The depiction of the RDA's violence upon the Na'vi, whose culture and society is clearly modeled upon stereotypical notions of Native American civilization, is strongly evocative of such dark episodes in American history as the Trail of Tears and the Wounded Knee Massacre. In the end, the film has left no doubt as to the fundamentally immoral (if perhaps not evil) motives of the RDA corporation. We root for the Na'vi, and glory in their ultimate victory against their American assailants. We see the conflict through the eyes of Iraqis, Cherokees, and the Lakota-Sioux. This is an extraordinary cinematic accomplishment.
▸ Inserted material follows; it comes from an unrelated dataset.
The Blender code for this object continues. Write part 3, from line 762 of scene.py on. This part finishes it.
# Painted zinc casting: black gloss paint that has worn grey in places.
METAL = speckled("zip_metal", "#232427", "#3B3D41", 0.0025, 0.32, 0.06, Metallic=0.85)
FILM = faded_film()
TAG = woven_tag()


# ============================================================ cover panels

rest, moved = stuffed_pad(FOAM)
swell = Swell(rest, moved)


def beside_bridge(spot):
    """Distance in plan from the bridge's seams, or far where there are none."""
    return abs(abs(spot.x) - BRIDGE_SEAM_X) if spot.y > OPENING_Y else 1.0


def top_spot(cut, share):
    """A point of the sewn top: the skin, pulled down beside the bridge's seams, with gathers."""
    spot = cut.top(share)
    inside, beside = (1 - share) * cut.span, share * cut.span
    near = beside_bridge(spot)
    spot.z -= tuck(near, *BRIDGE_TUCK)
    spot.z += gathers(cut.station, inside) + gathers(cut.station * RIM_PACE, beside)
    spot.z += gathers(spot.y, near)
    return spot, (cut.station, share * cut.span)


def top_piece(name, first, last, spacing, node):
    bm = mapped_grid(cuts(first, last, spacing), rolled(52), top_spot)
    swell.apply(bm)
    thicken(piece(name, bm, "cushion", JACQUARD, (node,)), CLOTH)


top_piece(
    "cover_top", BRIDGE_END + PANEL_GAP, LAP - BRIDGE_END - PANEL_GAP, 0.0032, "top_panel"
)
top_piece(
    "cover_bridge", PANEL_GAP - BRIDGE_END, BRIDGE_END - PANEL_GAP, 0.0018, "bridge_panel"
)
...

It is noteworthy, if not unprecedented, that this message is conveyed almost exclusively in the format of Science-Fiction/Fantasy. Of course, there are many American-made antiwar movies in which the viewer finds themselves cringing at the horrors of war made real by American military power, but rarely does a film go so far as to make the viewer support the Americans' enemies. For example, no American movie depicting the Vietnam War itself seeks to make the viewer empathize with the Viet Cong. The Battle of Algiers, which depicts the Algerian War from the perspective of an Algerian protagonist and expresses sympathy for the FLN guerrilla force, was banned in France for five years. It is likely that a Hollywood film explicitly depicting the War in Iraq or the Vietnam War which asked the spectator to view the film from the perspective of Al Qaeda in Iraq or the Viet Cong will not be made in the foreseeable future. In some respects, this may be for the best. On the other hand, time has made it possible to make films depicting the American government's cruelties toward Native Americans, a part of American history which, even today, still deserves much more serious treatment from Hollywood.
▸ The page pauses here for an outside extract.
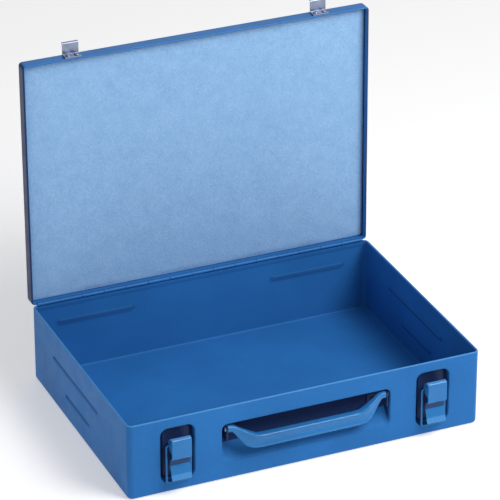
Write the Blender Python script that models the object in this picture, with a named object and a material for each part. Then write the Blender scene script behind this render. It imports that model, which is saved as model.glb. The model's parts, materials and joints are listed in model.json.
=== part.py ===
"""Sheet-steel assortment case with a hinged, pad-lined lid.

The case stands on its flat underside.  Origin: centre of that underside, +Z up, -Y towards the
handle, +X to the right of someone who faces the handle.  All lengths are metres.  The lid is modelled
shut and then swung open about its hinge pin; handle, levers and bails are modelled hanging.
"""
import math

import bmesh
import bpy
from mathutils import Matrix, Vector

# Case: outer footprint, heights and sheet.
CASE_WIDTH = 0.340
CASE_DEPTH = 0.240
BODY_HEIGHT = 0.074
LID_HEIGHT = 0.013
SHEET = 0.001
BODY_CORNER_RADIUS = 0.0055
LID_CORNER_RADIUS = 0.0035
FLOOR_RADIUS = 0.0025
HEM_THICKNESS = 0.0019
HEM_HEIGHT = 0.005
GAP = 0.0003
BORE_CLEARANCE = 0.00042
OVERCUT = 0.001
LID_SEAM = 0.0006
LID_OPEN_ANGLE = math.radians(90.7)

# Lid lining.
PAD_THICKNESS = 0.005
PAD_INSET = 0.0016
PAD_CORNER = 0.0025
PAD_BEVEL = 0.0008

# Piano hinge: its knuckles fill a notch in both back edges, its leaves lie outside.
HINGE_LENGTH = 0.330
KNUCKLE_COUNT = 15
KNUCKLE_GAP = 0.0004
KNUCKLE_RADIUS = 0.0016
KNUCKLE_CURL = math.radians(280)
LEAF_THICKNESS = 0.0008
LEAF_HEIGHT = 0.011
LEAF_SETBACK = 0.0025
LEAF_OVERLAP = 0.0006
NOTCH_CLEARANCE = 0.0005
HINGE_PIN_RADIUS = 0.0005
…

But for the foreseeable future, Avatar has set a new standard of excellence for making an American movie-goer empathize with perspectives of the world that may well be very different from their own. Previously, this distinction was held by the original Star Wars trilogy, also science fiction, in which a rebel force wages war against an evil empire. George Lucas, the trilogy's creator, has said that the trilogy "comes out of the Vietnam era" and that, among other parallels, the "Ewoks" from the third film in the trilogy, The Return of the Jedi, represent the Vietnamese. Though outgunned, the Ewoks play a crucial role in defeating the empire. Even such right wing authors as Niall Ferguson (in his book Colossus) have commented upon the clear parallels between the protagonists of Star Wars and the Viet Cong and the Viet Minh. Perhaps the science fiction format makes the very discomforting thematic goal of the film palatable in a way that cinema vérité could not.

Avatar's delivery of its message of political empathy is not perfect. The film preserves the irritating trope of the American who, upon entering into an endangered and exoticized foreign culture, saves that culture from within (think Tom Cruise starring in The Last Samurai). Moreover, as the astute cultural critic Kenneth Edelson pointed out to me, the ultimate victory of the Na'vi over the RDA corporation's mercenaries seriously undermines the film's message; were the RDA corporation to win the final showdown, the film's story would have made the viewer cringe even more at the Americans' behavior and thereby made the case for political empathy much more forcefully. But, like Star Wars before it, Avatar is a hugely popular movie, despite its deeply unsettling depiction of an alternative reality that reflects some of the worst aspects of our own. In the hope that Avatar's popularity reflects upon and encourages the potential for political empathy among its viewers, the Academy should award Avatar the Oscar for Best Picture.